A lot of my time is going to be focused on working with our Australian colleagues building out the proposition with the NSX. From an economic perspective, clearly, the uncertainty in Canada’s trading relationship with the United States will continue. I think it would be unlikely that the Americans will seriously engage with an extension to the free trade agreement. That would have some meaningful consequences, and we are already seeing them, of course, on investment in traditional manufacturing in Canada. We are likely to see the President continue to push for cheaper money, which, without the fundamentals to support it, will see a relative decline in the U.S. dollar. That will continue to put upward pressure on the price of gold, and I believe will focus more and more investment on the precious metals exploration space in Canada.

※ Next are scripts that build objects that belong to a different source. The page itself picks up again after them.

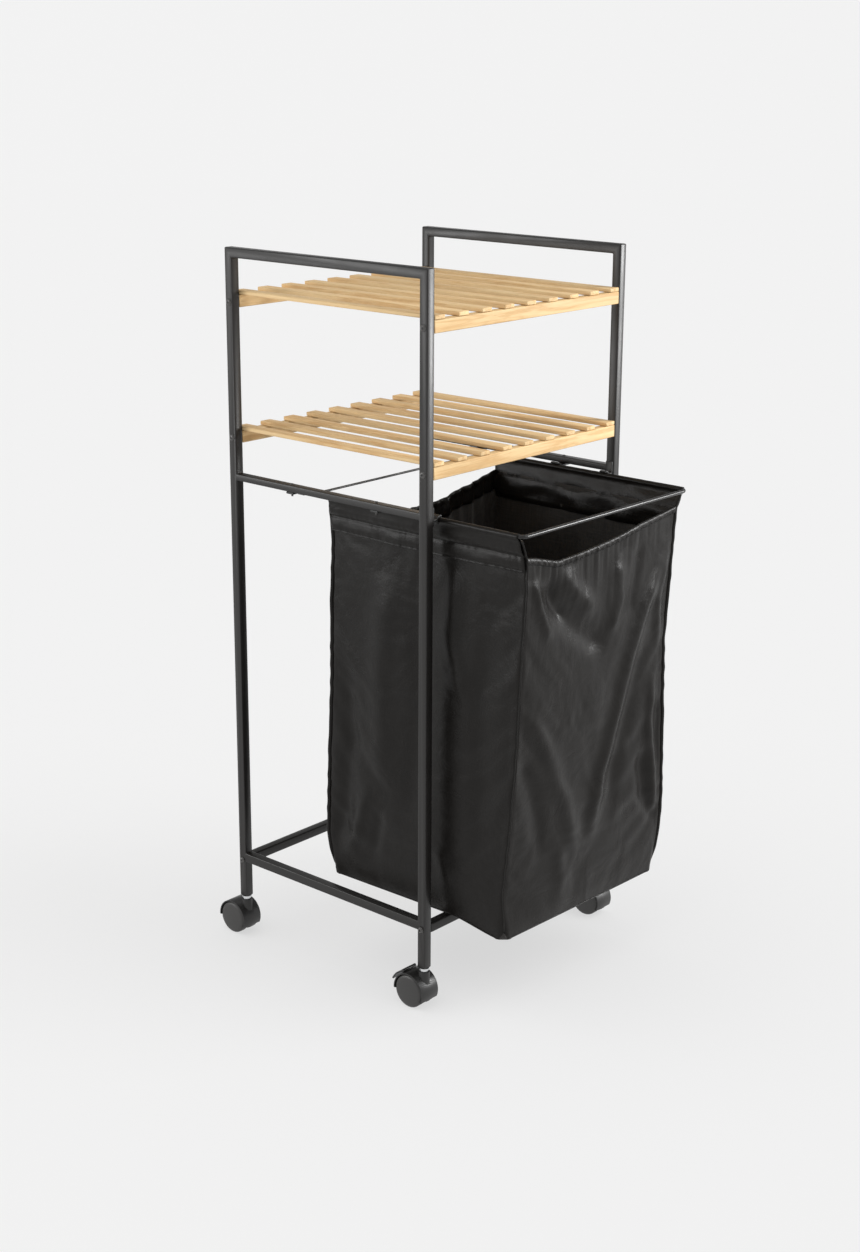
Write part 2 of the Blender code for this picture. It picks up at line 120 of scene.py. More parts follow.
def maths(tree, operation, *values):
    return addNode(tree, "ShaderNodeMath", dict(enumerate(values)), operation=operation).outputs[0]


def vectorMaths(tree, operation, *values):
    made = addNode(tree, "ShaderNodeVectorMath", dict(enumerate(values)), operation=operation)
    return made.outputs["Vector"]


def mapped(tree, value, fromLow, fromHigh, toLow=0.0, toHigh=1.0, **settings):
    made = addNode(tree, "ShaderNodeMapRange", {"Value": value, "From Min": fromLow, "From Max": fromHigh,
                                                "To Min": toLow, "To Max": toHigh}, **settings)
    return made.outputs["Result"]


def noiseOf(tree, vector, scale, detail, output="Fac", **more):
    inputs = {"Vector": vector, "Scale": scale, "Detail": detail, **more}
    return addNode(tree, "ShaderNodeTexNoise", inputs).outputs[output]


def wire(tree, node, sockets):
    for key, socket in sockets.items():
        tree.links.new(socket, node.inputs[key])


def ramp(tree, factor, stops):
    made = addNode(tree, "ShaderNodeValToRGB", {"Fac": factor})
    elements = made.color_ramp.elements
    while len(elements) < len(stops):
        elements.new(0.5)
    for element, (place, colour) in zip(elements, stops):
        element.position = place
        element.color = (*colour, 1.0)
    return made


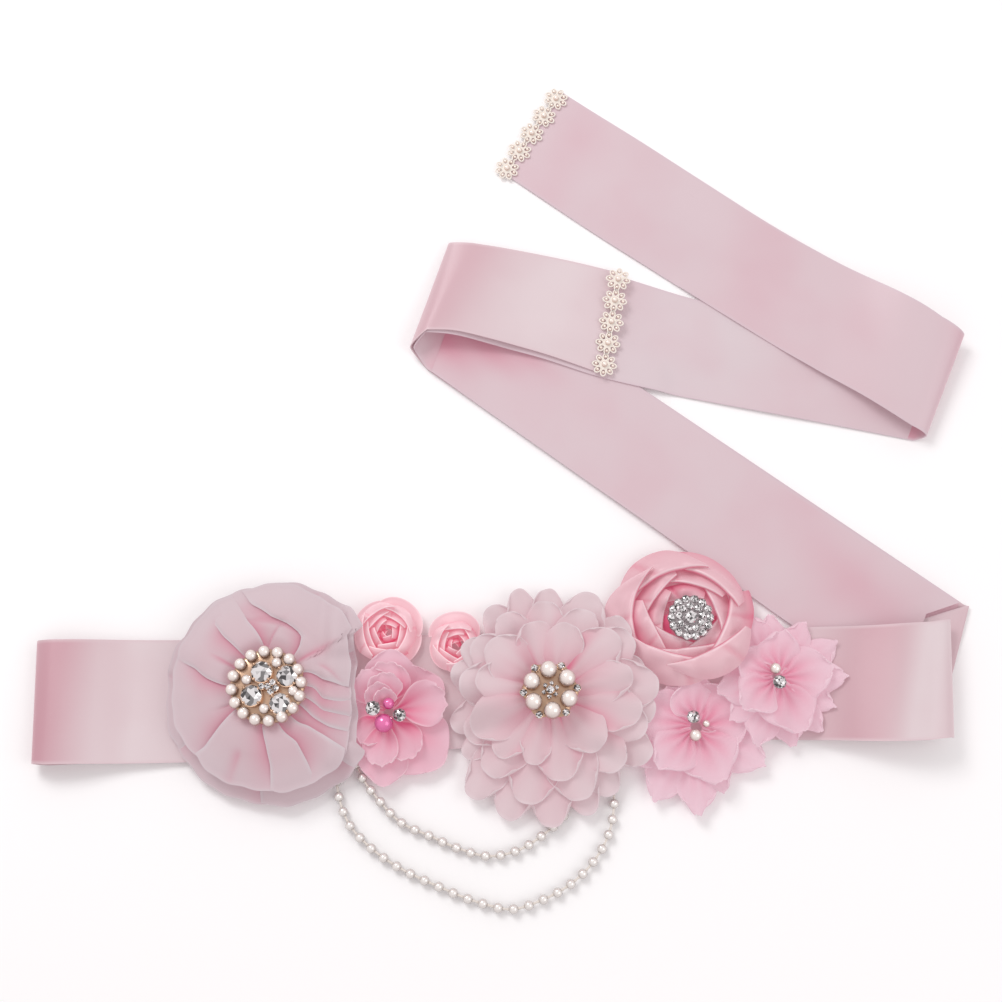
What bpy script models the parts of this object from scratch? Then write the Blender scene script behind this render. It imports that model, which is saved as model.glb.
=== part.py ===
"""Bridal sash laid out flat: one long satin ribbon folded over itself, with sewn-on cloth flowers,
three jewelled brooches, two swags of pearls and two daisy trims.

All tables are in millimetres in the sash's own plan: +X along the front band to the right,
+Y up the picture, +Z up off the table. The solids themselves are built in metres.
Each cloth piece is a wall. A piece is laid on whatever is already on the table, so every layer
clears the one under it by LAYER_GAP.
"""
import math

import bmesh
import bpy
import numpy as np
from mathutils.bvhtree import BVHTree

MM = 0.001
LAYER_GAP = 0.36
RIBBON_WALL = 1.0
RIBBON_PITCH = RIBBON_WALL + LAYER_GAP
PETAL_WALL = 1.5
SEAM_GAP = 0.4
SEAT_GAP = 0.32
TUCK = 3.0

# Plan position of the sash's centre, so that the whole part stands centred on the origin.
PLAN_CENTRE = (6.15, 16.27)

# Loop heights of the folds: how far the upper cloth stands above the lower at each edge.
LEFT_FOLD_RISE = (10.0, 11.0)
RIGHT_FOLD_RISE = (11.0, 15.0)
PRESSED_FOLD_RISE = (1.8, 1.8)
TURN_RISE = (7.0, 14.0)
END_FOLD_RISE = (15.0, 10.0)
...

Similarly, we will see people beginning to think more clearly and strategically about how to supplant China in the supply chain for the so-called critical minerals. It is becoming plain that it has to be both public and private sources to not just invest in the companies that will find the rocks and advance the projects toward production, but projects need power, they need roads, they need rail, they need processing facilities and smelters, and they need port facilities to ship products to international markets. We are talking about billions and billions in investment in infrastructure. And those are the sorts of things that pension funds are good at, especially in partnership with government.

The public markets will supply the capital to the exploration companies identifying commercially significant discoveries, and also fund the eventual development of producing mines for these commodities.

I think that is going to be a continued theme in 2026. Canada is going to start to get its act together. We are going to begin to see more investments being made to advance that vision and those projects. Ultimately, this is positive for the public markets because we will be key partners in this economic development.